Per-asset crop reframe (issue #235). REPLACE / INSERT video and image asset edits default to letterbox when their source aspect differs from the project's target. Setting asset_crop_enabled=true opts that edit into a cover-crop reframe; the four columns persist UI-state (zoom + pan), not a frozen render-state crop rect — same convention as the main-video crop, so changing project aspect after persisting auto-adapts. The renderer's _maybe_crop_chain (workers/render/ffmpeg/concat/segments.py) builds the FFmpeg scale,crop,scale,setsar chain off _compute_crop_region (workers/render/ffmpeg/video_filters.py, Python port of frontend/shared/lib/cropUtils.ts:computeCropRegion). It bails to None when crop is disabled, target dims are unknown, or AssetFile.width/height are missing — the renderer falls back to today's letterbox path, so legacy assets uploaded before migration a4c9e2b6f085 round-trip without error.
Insert overlap modes. Per-INSERT override of how this asset behaves where its bar crosses or overlaps a specific INSERT:
- 'merge' (default, also "missing entry"): asset plays through the insert region.
- 'split': asset is split into pre/post pieces; insert region is skipped.
- 'anchor': asset is clipped to play only inside the host insert (renderer caps end at insert.output_end_ms). Combined with the anchor fields above.

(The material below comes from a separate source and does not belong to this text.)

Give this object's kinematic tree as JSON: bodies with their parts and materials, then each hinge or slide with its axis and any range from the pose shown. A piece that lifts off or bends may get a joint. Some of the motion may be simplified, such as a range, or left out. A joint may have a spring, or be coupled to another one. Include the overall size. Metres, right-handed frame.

EditAction determines how the edit is applied:
| Action | Video | Audio | Use Case |
|---|---|---|---|
CUT |
Removed | Removed | Silence, false starts - skip entirely |
MUTE |
Keeps playing | Silenced/bleeped | Profanity - video continues, audio censored |
The action field is set by the backend during analysis - the frontend just uses it without needing to know the business logic. Profanity edits use MUTE, all others use CUT.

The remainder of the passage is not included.